The North Korean government is not operating in a vacuum. Yet the reasons for North Korea’s militarization—the country has the fourth largest army in the world—and the historical context for its conflict with the United States are seldom honestly discussed in corporate media.
The Korean War, in which the United States invaded the North on behalf of South Korea,  claimed the lives of over 2 million North Koreans.

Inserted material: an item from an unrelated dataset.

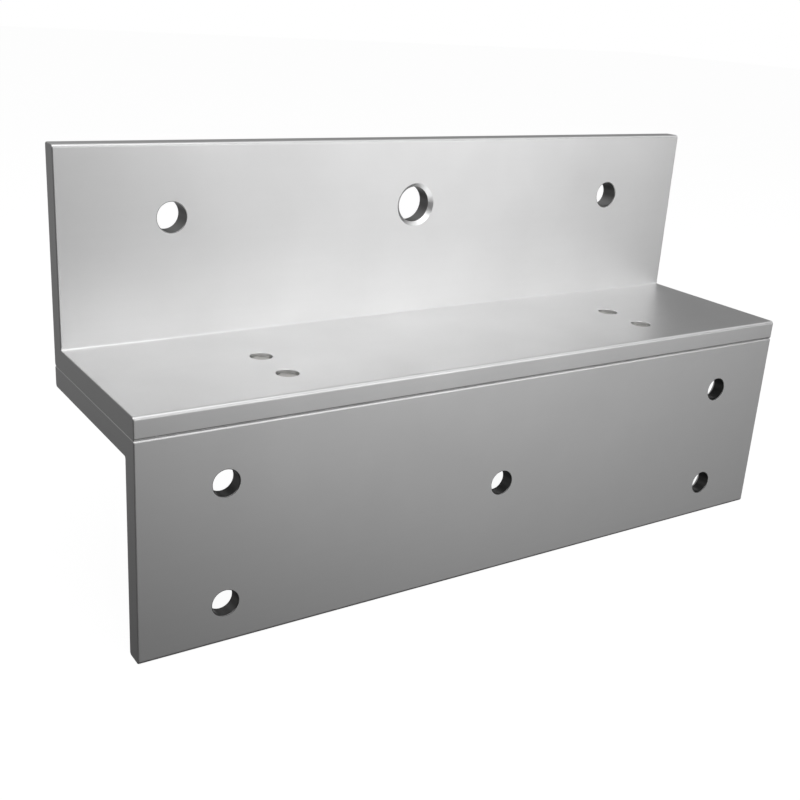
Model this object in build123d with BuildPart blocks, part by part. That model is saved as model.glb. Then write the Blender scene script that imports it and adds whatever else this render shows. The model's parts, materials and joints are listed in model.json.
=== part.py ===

The US dropped as many munitions as it had dropped on the entire Pacific Theater in World War II—a four-year conflict ranging over tens of millions of square miles, as opposed to the 46,541 square miles of North Korea—and the war has never been officially ended.

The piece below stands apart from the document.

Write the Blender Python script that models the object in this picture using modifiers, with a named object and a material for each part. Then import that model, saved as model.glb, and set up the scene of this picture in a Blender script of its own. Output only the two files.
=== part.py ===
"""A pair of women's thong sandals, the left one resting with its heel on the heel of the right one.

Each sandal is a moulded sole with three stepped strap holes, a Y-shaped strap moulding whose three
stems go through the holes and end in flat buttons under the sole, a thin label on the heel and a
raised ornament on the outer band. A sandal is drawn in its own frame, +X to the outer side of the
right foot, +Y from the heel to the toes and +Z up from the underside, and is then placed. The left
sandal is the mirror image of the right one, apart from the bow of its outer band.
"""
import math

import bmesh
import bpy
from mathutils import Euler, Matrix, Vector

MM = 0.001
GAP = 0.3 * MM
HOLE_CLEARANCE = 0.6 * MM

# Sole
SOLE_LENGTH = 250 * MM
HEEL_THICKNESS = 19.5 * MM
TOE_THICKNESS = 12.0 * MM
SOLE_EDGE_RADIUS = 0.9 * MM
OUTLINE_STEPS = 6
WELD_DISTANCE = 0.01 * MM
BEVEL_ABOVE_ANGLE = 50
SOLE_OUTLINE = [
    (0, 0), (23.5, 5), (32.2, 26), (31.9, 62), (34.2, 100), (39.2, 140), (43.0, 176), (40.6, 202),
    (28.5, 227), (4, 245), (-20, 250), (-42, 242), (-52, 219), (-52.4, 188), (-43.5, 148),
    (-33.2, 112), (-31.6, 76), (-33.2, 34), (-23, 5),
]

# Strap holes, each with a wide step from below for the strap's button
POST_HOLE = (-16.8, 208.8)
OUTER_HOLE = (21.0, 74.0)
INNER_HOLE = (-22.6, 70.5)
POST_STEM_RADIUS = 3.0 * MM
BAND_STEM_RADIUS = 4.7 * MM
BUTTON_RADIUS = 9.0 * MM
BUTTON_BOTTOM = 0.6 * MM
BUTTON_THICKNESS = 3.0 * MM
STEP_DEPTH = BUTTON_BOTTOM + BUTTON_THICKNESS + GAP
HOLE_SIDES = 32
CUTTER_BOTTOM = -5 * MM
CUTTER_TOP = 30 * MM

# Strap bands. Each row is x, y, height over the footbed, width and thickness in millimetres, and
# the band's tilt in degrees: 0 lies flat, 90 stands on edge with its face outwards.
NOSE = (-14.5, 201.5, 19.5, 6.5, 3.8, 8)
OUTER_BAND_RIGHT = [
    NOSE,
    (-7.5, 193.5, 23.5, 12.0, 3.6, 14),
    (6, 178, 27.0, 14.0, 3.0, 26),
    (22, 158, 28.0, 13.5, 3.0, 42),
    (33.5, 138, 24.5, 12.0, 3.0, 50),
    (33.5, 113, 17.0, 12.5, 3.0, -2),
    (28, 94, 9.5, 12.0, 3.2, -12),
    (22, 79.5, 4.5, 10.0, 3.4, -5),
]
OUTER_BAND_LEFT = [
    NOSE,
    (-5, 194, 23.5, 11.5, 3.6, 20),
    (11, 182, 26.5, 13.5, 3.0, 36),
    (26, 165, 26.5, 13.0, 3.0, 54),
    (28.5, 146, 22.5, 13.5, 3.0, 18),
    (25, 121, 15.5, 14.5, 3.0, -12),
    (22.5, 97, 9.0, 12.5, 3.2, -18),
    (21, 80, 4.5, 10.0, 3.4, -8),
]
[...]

After citing a source who says North Korea is “paranoid that the United States is going to eliminate them,”  Wired ‘s Brian Barrett  ( 9/19/17) wrote, “One can trace that paranoia back to the Korean War”—followed by a reasonable description of why the fear of attack was justified. “In 1950, then–US President Harry Truman said that he was prepared to authorize the use of nuclear weapons to end the conflict.” The millions of actual deaths North Korea had suffered during the war—out of a population at the time of less than 10 million—were not noted as contributing to the country’s “paranoia.”
As Hyun Lee put it to FAIR’s  CounterSpin  ( 4/7/17), the circumstances surrounding US/North Korea relations make the latter’s desire for powerful weapons understandable—even rational:
The US and South Korea hold annual joint military exercises on the North Korean border—exercises that are explicitly rehearsals for an eventual invasion of the North.